The first opportunity I had was at the International Tattoo Convention in Athens organized by Studio Medusa. The organizers, who were my friends, invited me to participate in the convention, by selling rings I have made. I already had my first tattoo. They gave me my own booth for free. At that point I had only two models of rings. Days before the convention I made another ten model so I can have something to sell. It was a great opportunity for me, and there I met all tattoo artists from Greece and some from abroad. It was a great experience. So far I only knew Vassilis from studio Medusa, who made my first tattoo and invited me to the convention. There I met Tolis, with whom we work until this day, but also with Dimitris from Derma Graphics Tattoo, where I learned how to tattoo. Dimitris invited me to his studio whenever I felt ready to start learning how to tattoo. 

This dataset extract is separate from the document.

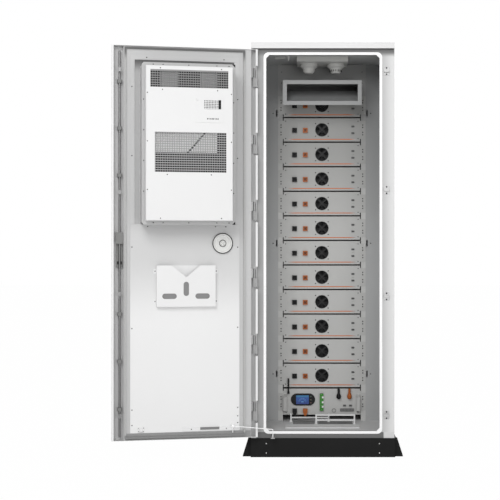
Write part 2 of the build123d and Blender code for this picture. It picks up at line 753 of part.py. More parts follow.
def bumper():
    """A rubber bumper dome on its screwed bracket."""
    x, z = bumper_u - half, 170.0
    plate = leaf((bumper_u - 17.5, bumper_u + 17.5), (lining_n - 3, lining_n), (158, 186))
    dome = along_y(11, (front - lining_n + 3, front - lining_n + 12), x, z)
    dome = chamfer(dome.faces().sort_by(Axis.Y)[-1].edges(), 4)
    return plate + dome


def stay_catch():
    """The tab under the door whose hole takes the stay's hooked end."""
    x, y = swung(stay_u - stay_reach, stay_n)
    tab = span((x - 11, x + 11), (y - 10, front), catch_z)
    return tab - upright(catch_hole, x, y, (catch_z[0] - 1, catch_z[1] + 1))


# ---- Build every node ----
keep("plinth_frame", plinth_ring(), anchor_foot(-1), anchor_foot(1))
keep("floor_panel", *floor_panel(), cable_bracket(-180, front + 371, 181, (162,)),
     cable_bracket(-38, front + 262, 192, (192, 164)))
for name, side in (("left", -1), ("right", 1)):
    wall_y = (front + front_sheet, -front)
    keep(f"side_panel_{name}", span(both((half - wall, half), side), wall_y, (floor_top, body_top)))
    keep(f"rack_frame_{name}", *rack_frame(side))
keep("rear_panel", span((wall - half, half - wall), (-front - wall, -front), (floor_top, body_top)))
keep("front_frame", front_frame())
top_panel = span((wall - half, half - wall), (front + front_sheet, -front - wall), (ceiling, body_top))
keep("roof_cap", roof_cap(), top_panel)

middles = [module_bottom + plate_height / 2 + index * module_pitch for index in range(module_count)]
for number, middle in enumerate(middles, 1):
    keep(f"battery_module_{number:02d}", battery_module(middle - plate_height / 2))
    keep(f"fan_rotor_{number:02d}", fan_rotor(middle))
keep("fan_guards", *[fan_guard(middle) for middle in middles])

control_middle = (control_bottom + control_top) / 2
keep("control_box", faced_box(control_bottom, control_top - control_bottom, 100),
     bow_handle((-219, -200), (179, 284)), bow_handle((198, 217), (179, 284)))
black = [socket(-156, middle - 3) for middle in middles]
orange = [socket(-95, middle - 3) for middle in middles]
antenna = prism(5.0, 8, -191, plate_y - 14, (302, 377)) + prism(7.0, 8, -191, plate_y - 14, (288, 302))
antenna += span((-195, -187), (plate_y - 14, plate_y), (291, 299))
keep("connectors_black", *black, boot_up(96, 276), boot_down(-155, 191), antenna)
keep("connectors_orange", *orange, boot_up(157, 276), boot_down(-95, 191))
ports = [small_port(178, middle + offset) for middle in middles for offset in (-19, 19)]
terminal = span((-11, 8), (plate_y - 16, plate_y), (192, 290))
keep("signal_connectors", *ports, terminal, small_port(130, 220), small_port(164, 220),
     span((105, 182), (plate_y - 8, plate_y), (188, 203)))

bezel_y = plate_y - 6
bezel = obround((-177, -39), (221, 289), (bezel_y, plate_y))
bezel -= span((-148, -74), (bezel_y - 1, plate_y + 1), (228, 279))
button_radius = 4.5
button_heights = (235.6, 253.4, 271.6)
for height in button_heights:
    bezel -= along_y(button_radius + 0.2, (bezel_y - 1, plate_y + 1), -62.6, height)
screen = span((-148, -74), (bezel_y + 2, plate_y), (228, 279))
keep("display_bezel", bezel, screen)
for number, height in enumerate(button_heights, 1):
    keep(f"display_button_{number}", along_y(button_radius, (bezel_y - 2, plate_y - 1.5), -62.6, height))

keep("air_duct", air_duct())
box_y = (front + detector_setback - 100, front + detector_setback + 100)
detector_box = span((-140, 140), box_y, (ceiling - detector_box_height, ceiling))
keep("fire_detectors", detector_box, detector(-detector_spacing / 2), detector(detector_spacing / 2))
keep("strikes", *[strike(height) for height in strike_heights], stay_catch())
keep("hinge_leaves_fixed", *[fixed_leaf(height) for height in hinge_heights])

keep_on_door("hinge_leaves_door", *[door_leaf(height) for height in hinge_heights])
keep_on_door("door_shell", door_shell())
keep_on_door("door_lining", *door_lining())
keep_on_door("door_seal", door_seal())
keep_on_door("ac_housing", ac_housing(), ac_hood())
keep_on_door("ac_cover", ac_cover(), access_plate())
keep_on_door("document_pocket", document_pocket())
keep_on_door("relief_disc", relief_disc())
keep_on_door("lock_rod_upper", lock_rod(1))
keep_on_door("lock_rod_lower", lock_rod(-1))
keep_on_door("lock_case", *lock_case(), *[rod_guide(height) for height in guide_heights])
keep_on_door("swing_handle", swing_handle())
keep_on_door("stay_rod", stay_rod())
keep_on_door("door_fittings", stay_bracket(), bumper())

os.makedirs("parts", exist_ok=True)
for name, shape in parts.items():
    export_step(shape, f"parts/{name}.step")
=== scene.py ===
# %% [markdown]
# # An outdoor battery cabinet, with its door open
# The cabinet's sheet metal, its twelve battery modules, its lock and its hinges come from a CAD model.
# This lesson dresses that model: it gives each part a finish, and adds the small pieces that make the
# cabinet look real, such as screws, fan guards, grille strips and the lit display.

# %% Load the model
import math

import bmesh
import bpy
from mathutils import Matrix, Vector
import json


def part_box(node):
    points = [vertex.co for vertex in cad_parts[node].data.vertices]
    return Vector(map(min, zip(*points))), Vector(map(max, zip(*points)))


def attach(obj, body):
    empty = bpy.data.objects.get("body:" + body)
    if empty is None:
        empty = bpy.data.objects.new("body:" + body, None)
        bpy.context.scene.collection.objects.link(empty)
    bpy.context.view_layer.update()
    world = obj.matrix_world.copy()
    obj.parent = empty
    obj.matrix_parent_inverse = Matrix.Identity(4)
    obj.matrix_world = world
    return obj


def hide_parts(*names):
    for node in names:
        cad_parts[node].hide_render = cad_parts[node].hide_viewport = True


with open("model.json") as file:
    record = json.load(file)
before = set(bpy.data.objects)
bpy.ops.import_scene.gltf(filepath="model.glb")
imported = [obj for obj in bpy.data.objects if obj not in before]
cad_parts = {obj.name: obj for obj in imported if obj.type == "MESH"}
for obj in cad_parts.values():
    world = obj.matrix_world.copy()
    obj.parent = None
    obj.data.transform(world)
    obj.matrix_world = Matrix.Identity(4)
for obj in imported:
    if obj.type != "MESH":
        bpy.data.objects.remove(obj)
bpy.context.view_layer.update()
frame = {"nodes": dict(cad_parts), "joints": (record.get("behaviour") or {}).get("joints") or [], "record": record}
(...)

Day after graduating from the academy, I was in front of Derma Graphics Tattoo in Kordalio. I went every day for a year and a half. I was not working with clients but I spent the whole day next to Dimitris, who showed me different techniques and ways of working. He explained to me in detail about all the tools, processes and everything one needs to know in order to become a tattoo artist. During the last six months of my stay in Derma Graphics I found my first two clients. I was very nervous, but nevertheless I had an accurate idea of what to do. The truth is that while studying, I was getting up early each day so that I can be in the studio on time and at night I was going home after "work" at ten in the evening. I was absorbing all information that I was given and so my first works were surprisingly good. 

Then I went to Eight Ball Tattoo where I continued to learn but I also worked. First I was working with friends who knew and trusted me and, then slowly, slowly clients started coming in. 

Parental control? 

At first my parents were not all that enthusiastic when I told them that I want to be a tattoo artist. My dad was a chef, and my mom took care of the family and the house. They thought that it will be much better for me to focus on my major and become a fine arts lecturer. I had the diploma and I could have become a teacher...and I also really liked it. I knew this would be a secure job, but my attraction to my tattooing proved stronger. When they saw that with this job I can be financially independent, they somehow calmed down. However, regardless of their concerns in the beginning, they did not push me. Over time, they got used to the idea and sometimes they even send my clients. 

Girls can make tattoos! 

Some of the difficulties I encountered in the beginning were the get the colors to look as I wanted, because the color in a tattoo is actually the most difficult part, at least for me. Another problem was that when I started working there were many regular customers who did not want me to tattoo them, because I am a girl. Even though they liked my work. Until that point there were not that many women tattoo artists in Greece and we seemed to customers somewhat unnatural. When such clients came to the studio they said want model they wanted and turned to everyone else but me, as if I were transparent or invisible. This continued for about two or three years before I became recognized and people heard about that Vaso from Eight Ball Tattoo is doing a good job. Now I have my own customers who come specifically to me.